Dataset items

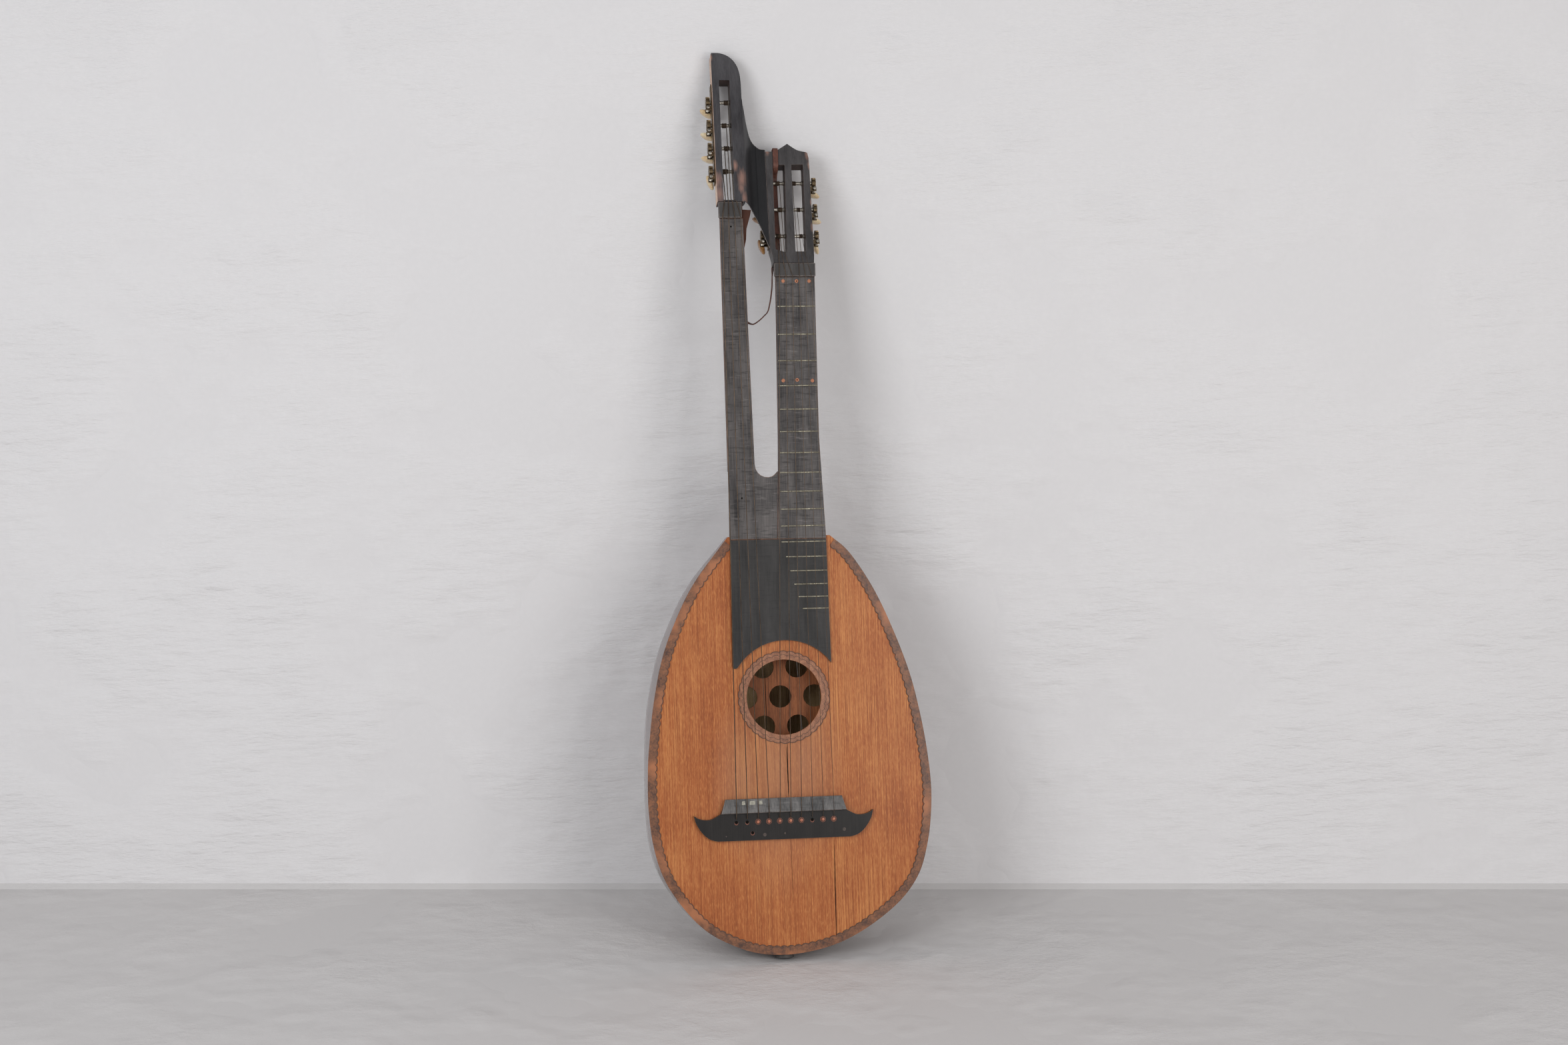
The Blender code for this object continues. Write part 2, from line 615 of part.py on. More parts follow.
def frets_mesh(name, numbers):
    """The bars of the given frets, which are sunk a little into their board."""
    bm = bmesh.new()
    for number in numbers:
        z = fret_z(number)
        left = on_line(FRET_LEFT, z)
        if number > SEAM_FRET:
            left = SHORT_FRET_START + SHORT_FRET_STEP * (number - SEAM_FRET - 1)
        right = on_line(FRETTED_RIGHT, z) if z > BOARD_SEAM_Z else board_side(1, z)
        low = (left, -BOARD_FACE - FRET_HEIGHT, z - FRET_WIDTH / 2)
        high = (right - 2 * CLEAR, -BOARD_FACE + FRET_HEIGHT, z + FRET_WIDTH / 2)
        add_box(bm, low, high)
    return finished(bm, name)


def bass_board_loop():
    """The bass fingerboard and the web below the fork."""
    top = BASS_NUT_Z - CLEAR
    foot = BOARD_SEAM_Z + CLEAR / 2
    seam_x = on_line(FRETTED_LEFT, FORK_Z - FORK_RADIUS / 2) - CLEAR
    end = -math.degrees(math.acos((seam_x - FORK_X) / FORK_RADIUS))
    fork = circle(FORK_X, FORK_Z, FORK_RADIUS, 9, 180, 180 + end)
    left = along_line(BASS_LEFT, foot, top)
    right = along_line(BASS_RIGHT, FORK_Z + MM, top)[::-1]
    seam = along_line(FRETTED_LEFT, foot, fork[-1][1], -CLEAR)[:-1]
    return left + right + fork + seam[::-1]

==

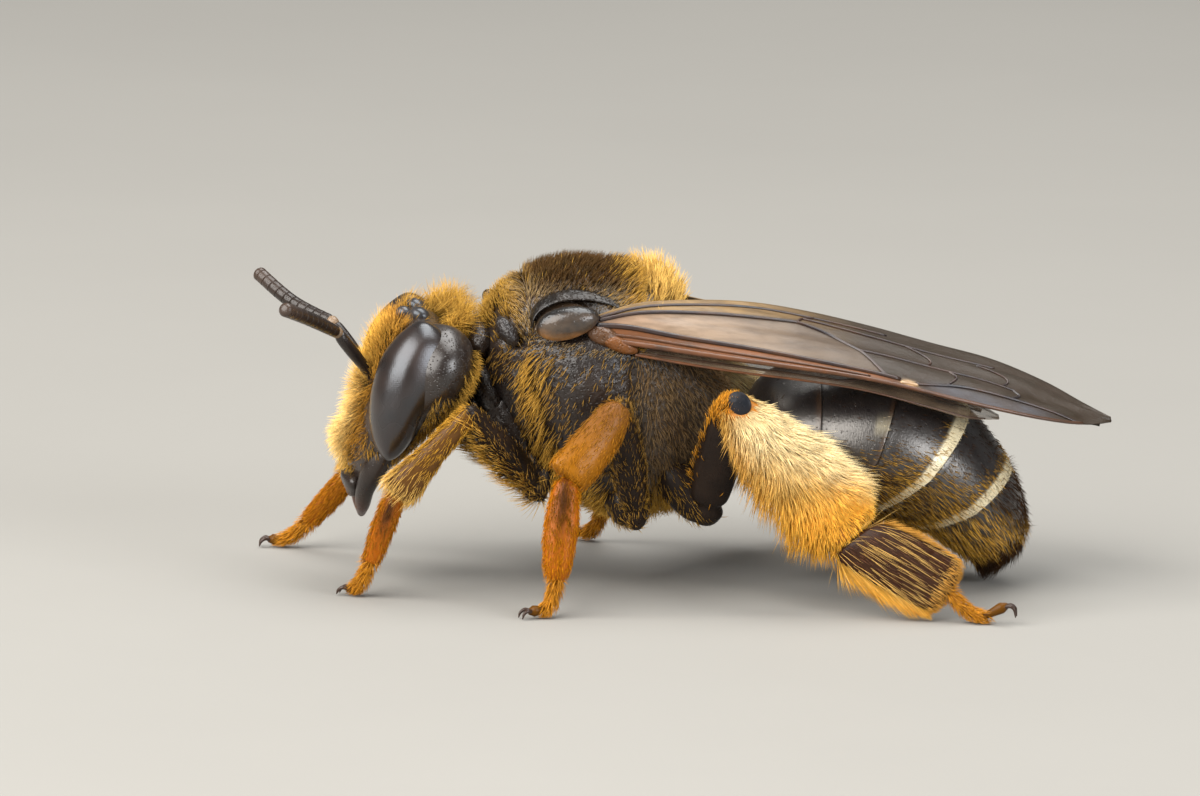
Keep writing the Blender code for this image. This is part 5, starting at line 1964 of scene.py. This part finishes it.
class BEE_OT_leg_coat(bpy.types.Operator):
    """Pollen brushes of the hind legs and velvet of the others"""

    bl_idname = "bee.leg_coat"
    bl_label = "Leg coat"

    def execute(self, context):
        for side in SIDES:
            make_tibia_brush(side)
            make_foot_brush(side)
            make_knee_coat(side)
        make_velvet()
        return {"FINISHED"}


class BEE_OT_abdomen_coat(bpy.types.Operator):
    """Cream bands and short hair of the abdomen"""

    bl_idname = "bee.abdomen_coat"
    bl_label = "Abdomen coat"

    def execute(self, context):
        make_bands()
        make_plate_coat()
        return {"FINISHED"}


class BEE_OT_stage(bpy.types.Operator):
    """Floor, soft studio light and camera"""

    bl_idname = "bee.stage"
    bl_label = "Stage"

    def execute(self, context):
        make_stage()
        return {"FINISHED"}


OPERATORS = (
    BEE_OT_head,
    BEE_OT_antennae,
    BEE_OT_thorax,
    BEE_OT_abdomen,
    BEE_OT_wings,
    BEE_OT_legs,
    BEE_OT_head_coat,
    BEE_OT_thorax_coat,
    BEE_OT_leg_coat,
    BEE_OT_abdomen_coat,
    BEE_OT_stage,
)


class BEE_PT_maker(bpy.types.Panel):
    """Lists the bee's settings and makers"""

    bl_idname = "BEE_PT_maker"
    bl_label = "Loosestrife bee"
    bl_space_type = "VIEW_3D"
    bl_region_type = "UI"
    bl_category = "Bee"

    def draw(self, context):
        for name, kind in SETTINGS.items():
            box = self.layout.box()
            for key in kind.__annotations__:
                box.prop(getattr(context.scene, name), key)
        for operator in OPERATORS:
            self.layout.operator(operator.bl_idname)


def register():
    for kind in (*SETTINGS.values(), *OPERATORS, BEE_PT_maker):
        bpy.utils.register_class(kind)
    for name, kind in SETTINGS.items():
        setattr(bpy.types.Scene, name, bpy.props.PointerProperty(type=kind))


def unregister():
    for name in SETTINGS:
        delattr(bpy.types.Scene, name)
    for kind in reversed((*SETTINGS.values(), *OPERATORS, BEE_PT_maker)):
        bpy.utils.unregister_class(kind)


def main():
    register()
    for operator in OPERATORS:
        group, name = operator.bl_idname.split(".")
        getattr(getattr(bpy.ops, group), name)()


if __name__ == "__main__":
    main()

* * *

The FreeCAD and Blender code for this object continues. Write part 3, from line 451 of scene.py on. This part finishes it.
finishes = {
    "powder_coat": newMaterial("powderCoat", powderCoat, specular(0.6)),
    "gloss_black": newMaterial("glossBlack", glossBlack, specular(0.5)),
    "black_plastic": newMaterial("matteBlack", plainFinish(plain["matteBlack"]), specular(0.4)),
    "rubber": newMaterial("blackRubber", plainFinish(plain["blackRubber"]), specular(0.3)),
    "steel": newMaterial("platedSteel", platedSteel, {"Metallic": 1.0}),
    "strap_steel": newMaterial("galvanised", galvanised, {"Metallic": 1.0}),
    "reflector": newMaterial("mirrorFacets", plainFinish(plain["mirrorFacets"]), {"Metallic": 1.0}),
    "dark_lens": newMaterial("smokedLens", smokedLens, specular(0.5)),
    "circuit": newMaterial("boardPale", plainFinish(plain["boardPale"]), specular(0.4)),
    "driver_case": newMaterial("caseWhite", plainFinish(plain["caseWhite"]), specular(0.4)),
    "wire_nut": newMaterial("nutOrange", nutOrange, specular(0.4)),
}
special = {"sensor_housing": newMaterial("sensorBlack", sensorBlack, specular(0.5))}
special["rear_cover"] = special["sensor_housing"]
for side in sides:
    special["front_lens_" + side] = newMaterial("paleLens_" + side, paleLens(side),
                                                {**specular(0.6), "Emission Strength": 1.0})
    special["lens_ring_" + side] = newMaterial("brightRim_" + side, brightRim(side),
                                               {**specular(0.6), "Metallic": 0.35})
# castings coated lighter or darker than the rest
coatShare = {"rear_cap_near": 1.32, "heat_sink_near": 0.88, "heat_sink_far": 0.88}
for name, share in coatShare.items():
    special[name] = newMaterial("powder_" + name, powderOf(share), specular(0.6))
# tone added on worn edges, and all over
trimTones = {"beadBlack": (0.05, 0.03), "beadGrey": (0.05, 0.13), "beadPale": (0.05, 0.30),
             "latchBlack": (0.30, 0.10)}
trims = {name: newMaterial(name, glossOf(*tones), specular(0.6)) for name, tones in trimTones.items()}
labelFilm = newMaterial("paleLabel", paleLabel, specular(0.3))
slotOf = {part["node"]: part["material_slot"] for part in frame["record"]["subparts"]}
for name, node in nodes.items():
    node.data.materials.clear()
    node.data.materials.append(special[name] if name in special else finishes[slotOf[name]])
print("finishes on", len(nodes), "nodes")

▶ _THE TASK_
Look through the data and show every line containing "this".

▶ _SOLUTION_
The Blender code for this object continues. Write part 2, from line 615 of part.py on. More parts follow.
Keep writing the Blender code for this image. This is part 5, starting at line 1964 of scene.py. This part finishes it.
The FreeCAD and Blender code for this object continues. Write part 3, from line 451 of scene.py on. This part finishes it.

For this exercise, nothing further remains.